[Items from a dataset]
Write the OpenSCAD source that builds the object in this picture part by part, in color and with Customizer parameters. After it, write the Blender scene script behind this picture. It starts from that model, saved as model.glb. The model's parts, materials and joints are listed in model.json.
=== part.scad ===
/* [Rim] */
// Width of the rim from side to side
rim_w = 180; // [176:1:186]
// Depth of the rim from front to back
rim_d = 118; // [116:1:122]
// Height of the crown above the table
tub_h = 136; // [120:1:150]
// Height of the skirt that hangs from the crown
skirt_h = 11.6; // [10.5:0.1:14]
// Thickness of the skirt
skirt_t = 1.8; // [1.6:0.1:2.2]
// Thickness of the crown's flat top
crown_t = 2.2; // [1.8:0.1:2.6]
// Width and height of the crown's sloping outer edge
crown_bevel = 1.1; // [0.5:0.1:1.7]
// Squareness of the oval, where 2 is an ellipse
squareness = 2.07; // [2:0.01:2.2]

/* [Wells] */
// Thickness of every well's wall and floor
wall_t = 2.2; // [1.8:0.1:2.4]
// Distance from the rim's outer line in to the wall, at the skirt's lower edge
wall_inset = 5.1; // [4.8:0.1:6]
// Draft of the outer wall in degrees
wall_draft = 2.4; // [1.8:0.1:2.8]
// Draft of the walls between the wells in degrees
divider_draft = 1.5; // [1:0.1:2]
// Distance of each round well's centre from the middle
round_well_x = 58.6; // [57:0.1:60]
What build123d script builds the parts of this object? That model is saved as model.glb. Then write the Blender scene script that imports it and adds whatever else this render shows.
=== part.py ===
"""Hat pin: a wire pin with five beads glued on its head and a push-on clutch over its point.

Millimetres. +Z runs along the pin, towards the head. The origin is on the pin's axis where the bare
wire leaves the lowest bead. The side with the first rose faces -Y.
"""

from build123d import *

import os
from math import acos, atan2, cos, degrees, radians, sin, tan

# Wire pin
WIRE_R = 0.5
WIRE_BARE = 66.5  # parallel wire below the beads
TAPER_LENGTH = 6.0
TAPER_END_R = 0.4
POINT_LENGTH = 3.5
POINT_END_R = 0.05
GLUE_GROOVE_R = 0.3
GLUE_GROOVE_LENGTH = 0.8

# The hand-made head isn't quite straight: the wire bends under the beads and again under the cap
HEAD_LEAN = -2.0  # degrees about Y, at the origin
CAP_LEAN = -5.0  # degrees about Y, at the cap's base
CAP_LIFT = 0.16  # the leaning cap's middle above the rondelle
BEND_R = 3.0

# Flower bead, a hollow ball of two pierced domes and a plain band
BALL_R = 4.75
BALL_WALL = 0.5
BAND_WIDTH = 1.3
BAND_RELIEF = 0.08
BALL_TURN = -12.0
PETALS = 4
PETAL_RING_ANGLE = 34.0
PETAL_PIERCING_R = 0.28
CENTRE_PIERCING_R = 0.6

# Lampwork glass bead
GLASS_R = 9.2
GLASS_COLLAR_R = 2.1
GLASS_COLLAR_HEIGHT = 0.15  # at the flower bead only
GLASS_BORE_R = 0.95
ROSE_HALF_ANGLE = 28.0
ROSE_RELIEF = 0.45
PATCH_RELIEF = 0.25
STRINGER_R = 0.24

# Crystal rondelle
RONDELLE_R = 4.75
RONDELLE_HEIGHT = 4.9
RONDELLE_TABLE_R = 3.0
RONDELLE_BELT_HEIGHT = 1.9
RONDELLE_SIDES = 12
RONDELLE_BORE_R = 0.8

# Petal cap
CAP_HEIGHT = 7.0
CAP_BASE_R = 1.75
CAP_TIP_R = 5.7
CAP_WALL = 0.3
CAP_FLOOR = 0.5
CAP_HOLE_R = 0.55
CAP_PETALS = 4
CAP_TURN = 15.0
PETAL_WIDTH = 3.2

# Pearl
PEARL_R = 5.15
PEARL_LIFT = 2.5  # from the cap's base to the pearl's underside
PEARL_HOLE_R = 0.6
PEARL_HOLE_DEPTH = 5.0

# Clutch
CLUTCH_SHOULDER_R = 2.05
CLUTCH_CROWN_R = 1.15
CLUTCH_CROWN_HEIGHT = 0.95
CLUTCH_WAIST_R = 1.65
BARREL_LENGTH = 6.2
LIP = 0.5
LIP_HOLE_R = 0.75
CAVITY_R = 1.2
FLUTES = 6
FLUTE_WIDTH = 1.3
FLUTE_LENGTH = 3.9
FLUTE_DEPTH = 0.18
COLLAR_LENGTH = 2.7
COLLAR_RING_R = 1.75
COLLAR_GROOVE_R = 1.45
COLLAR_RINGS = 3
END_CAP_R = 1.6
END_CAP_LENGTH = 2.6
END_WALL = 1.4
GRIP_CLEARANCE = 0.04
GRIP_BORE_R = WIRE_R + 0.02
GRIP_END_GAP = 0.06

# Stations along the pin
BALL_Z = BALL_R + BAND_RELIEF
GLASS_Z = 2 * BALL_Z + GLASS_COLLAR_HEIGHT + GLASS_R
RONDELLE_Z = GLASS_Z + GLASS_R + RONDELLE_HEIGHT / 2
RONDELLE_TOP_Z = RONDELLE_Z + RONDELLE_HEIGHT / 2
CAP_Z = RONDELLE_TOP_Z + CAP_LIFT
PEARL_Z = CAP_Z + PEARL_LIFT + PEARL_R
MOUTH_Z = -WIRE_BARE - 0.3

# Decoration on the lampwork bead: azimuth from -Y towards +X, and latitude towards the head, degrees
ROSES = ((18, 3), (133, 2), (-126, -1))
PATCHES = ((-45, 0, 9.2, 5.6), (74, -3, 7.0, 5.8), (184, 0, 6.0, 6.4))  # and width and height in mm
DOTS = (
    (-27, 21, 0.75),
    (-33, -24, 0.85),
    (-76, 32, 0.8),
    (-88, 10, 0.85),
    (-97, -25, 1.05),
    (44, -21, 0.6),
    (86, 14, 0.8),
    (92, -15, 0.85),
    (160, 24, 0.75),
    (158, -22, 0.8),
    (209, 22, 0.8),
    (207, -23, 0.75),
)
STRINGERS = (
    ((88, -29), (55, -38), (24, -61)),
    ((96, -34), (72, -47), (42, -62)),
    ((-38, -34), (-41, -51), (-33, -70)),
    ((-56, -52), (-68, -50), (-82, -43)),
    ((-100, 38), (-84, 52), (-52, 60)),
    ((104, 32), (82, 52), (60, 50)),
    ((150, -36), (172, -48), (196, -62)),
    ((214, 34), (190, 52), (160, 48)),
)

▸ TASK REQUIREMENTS
Please quote the data above in full, with no line missing.

▸ EXERCISE ANSWER
Write the OpenSCAD source that builds the object in this picture part by part, in color and with Customizer parameters. After it, write the Blender scene script behind this picture. It starts from that model, saved as model.glb. The model's parts, materials and joints are listed in model.json.
=== part.scad ===
/* [Rim] */
// Width of the rim from side to side
rim_w = 180; // [176:1:186]
// Depth of the rim from front to back
rim_d = 118; // [116:1:122]
// Height of the crown above the table
tub_h = 136; // [120:1:150]
// Height of the skirt that hangs from the crown
skirt_h = 11.6; // [10.5:0.1:14]
// Thickness of the skirt
skirt_t = 1.8; // [1.6:0.1:2.2]
// Thickness of the crown's flat top
crown_t = 2.2; // [1.8:0.1:2.6]
// Width and height of the crown's sloping outer edge
crown_bevel = 1.1; // [0.5:0.1:1.7]
// Squareness of the oval, where 2 is an ellipse
squareness = 2.07; // [2:0.01:2.2]

/* [Wells] */
// Thickness of every well's wall and floor
wall_t = 2.2; // [1.8:0.1:2.4]
// Distance from the rim's outer line in to the wall, at the skirt's lower edge
wall_inset = 5.1; // [4.8:0.1:6]
// Draft of the outer wall in degrees
wall_draft = 2.4; // [1.8:0.1:2.8]
// Draft of the walls between the wells in degrees
divider_draft = 1.5; // [1:0.1:2]
// Distance of each round well's centre from the middle
round_well_x = 58.6; // [57:0.1:60]
What build123d script builds the parts of this object? That model is saved as model.glb. Then write the Blender scene script that imports it and adds whatever else this render shows.
=== part.py ===
"""Hat pin: a wire pin with five beads glued on its head and a push-on clutch over its point.

Millimetres. +Z runs along the pin, towards the head. The origin is on the pin's axis where the bare
wire leaves the lowest bead. The side with the first rose faces -Y.
"""

from build123d import *

import os
from math import acos, atan2, cos, degrees, radians, sin, tan

# Wire pin
WIRE_R = 0.5
WIRE_BARE = 66.5  # parallel wire below the beads
TAPER_LENGTH = 6.0
TAPER_END_R = 0.4
POINT_LENGTH = 3.5
POINT_END_R = 0.05
GLUE_GROOVE_R = 0.3
GLUE_GROOVE_LENGTH = 0.8

# The hand-made head isn't quite straight: the wire bends under the beads and again under the cap
HEAD_LEAN = -2.0  # degrees about Y, at the origin
CAP_LEAN = -5.0  # degrees about Y, at the cap's base
CAP_LIFT = 0.16  # the leaning cap's middle above the rondelle
BEND_R = 3.0

# Flower bead, a hollow ball of two pierced domes and a plain band
BALL_R = 4.75
BALL_WALL = 0.5
BAND_WIDTH = 1.3
BAND_RELIEF = 0.08
BALL_TURN = -12.0
PETALS = 4
PETAL_RING_ANGLE = 34.0
PETAL_PIERCING_R = 0.28
CENTRE_PIERCING_R = 0.6

# Lampwork glass bead
GLASS_R = 9.2
GLASS_COLLAR_R = 2.1
GLASS_COLLAR_HEIGHT = 0.15  # at the flower bead only
GLASS_BORE_R = 0.95
ROSE_HALF_ANGLE = 28.0
ROSE_RELIEF = 0.45
PATCH_RELIEF = 0.25
STRINGER_R = 0.24

# Crystal rondelle
RONDELLE_R = 4.75
RONDELLE_HEIGHT = 4.9
RONDELLE_TABLE_R = 3.0
RONDELLE_BELT_HEIGHT = 1.9
RONDELLE_SIDES = 12
RONDELLE_BORE_R = 0.8

# Petal cap
CAP_HEIGHT = 7.0
CAP_BASE_R = 1.75
CAP_TIP_R = 5.7
CAP_WALL = 0.3
CAP_FLOOR = 0.5
CAP_HOLE_R = 0.55
CAP_PETALS = 4
CAP_TURN = 15.0
PETAL_WIDTH = 3.2

# Pearl
PEARL_R = 5.15
PEARL_LIFT = 2.5  # from the cap's base to the pearl's underside
PEARL_HOLE_R = 0.6
PEARL_HOLE_DEPTH = 5.0

# Clutch
CLUTCH_SHOULDER_R = 2.05
CLUTCH_CROWN_R = 1.15
CLUTCH_CROWN_HEIGHT = 0.95
CLUTCH_WAIST_R = 1.65
BARREL_LENGTH = 6.2
LIP = 0.5
LIP_HOLE_R = 0.75
CAVITY_R = 1.2
FLUTES = 6
FLUTE_WIDTH = 1.3
FLUTE_LENGTH = 3.9
FLUTE_DEPTH = 0.18
COLLAR_LENGTH = 2.7
COLLAR_RING_R = 1.75
COLLAR_GROOVE_R = 1.45
COLLAR_RINGS = 3
END_CAP_R = 1.6
END_CAP_LENGTH = 2.6
END_WALL = 1.4
GRIP_CLEARANCE = 0.04
GRIP_BORE_R = WIRE_R + 0.02
GRIP_END_GAP = 0.06

# Stations along the pin
BALL_Z = BALL_R + BAND_RELIEF
GLASS_Z = 2 * BALL_Z + GLASS_COLLAR_HEIGHT + GLASS_R
RONDELLE_Z = GLASS_Z + GLASS_R + RONDELLE_HEIGHT / 2
RONDELLE_TOP_Z = RONDELLE_Z + RONDELLE_HEIGHT / 2
CAP_Z = RONDELLE_TOP_Z + CAP_LIFT
PEARL_Z = CAP_Z + PEARL_LIFT + PEARL_R
MOUTH_Z = -WIRE_BARE - 0.3

# Decoration on the lampwork bead: azimuth from -Y towards +X, and latitude towards the head, degrees
ROSES = ((18, 3), (133, 2), (-126, -1))
PATCHES = ((-45, 0, 9.2, 5.6), (74, -3, 7.0, 5.8), (184, 0, 6.0, 6.4))  # and width and height in mm
DOTS = (
    (-27, 21, 0.75),
    (-33, -24, 0.85),
    (-76, 32, 0.8),
    (-88, 10, 0.85),
    (-97, -25, 1.05),
    (44, -21, 0.6),
    (86, 14, 0.8),
    (92, -15, 0.85),
    (160, 24, 0.75),
    (158, -22, 0.8),
    (209, 22, 0.8),
    (207, -23, 0.75),
)
STRINGERS = (
    ((88, -29), (55, -38), (24, -61)),
    ((96, -34), (72, -47), (42, -62)),
    ((-38, -34), (-41, -51), (-33, -70)),
    ((-56, -52), (-68, -50), (-82, -43)),
    ((-100, 38), (-84, 52), (-52, 60)),
    ((104, 32), (82, 52), (60, 50)),
    ((150, -36), (172, -48), (196, -62)),
    ((214, 34), (190, 52), (160, 48)),
)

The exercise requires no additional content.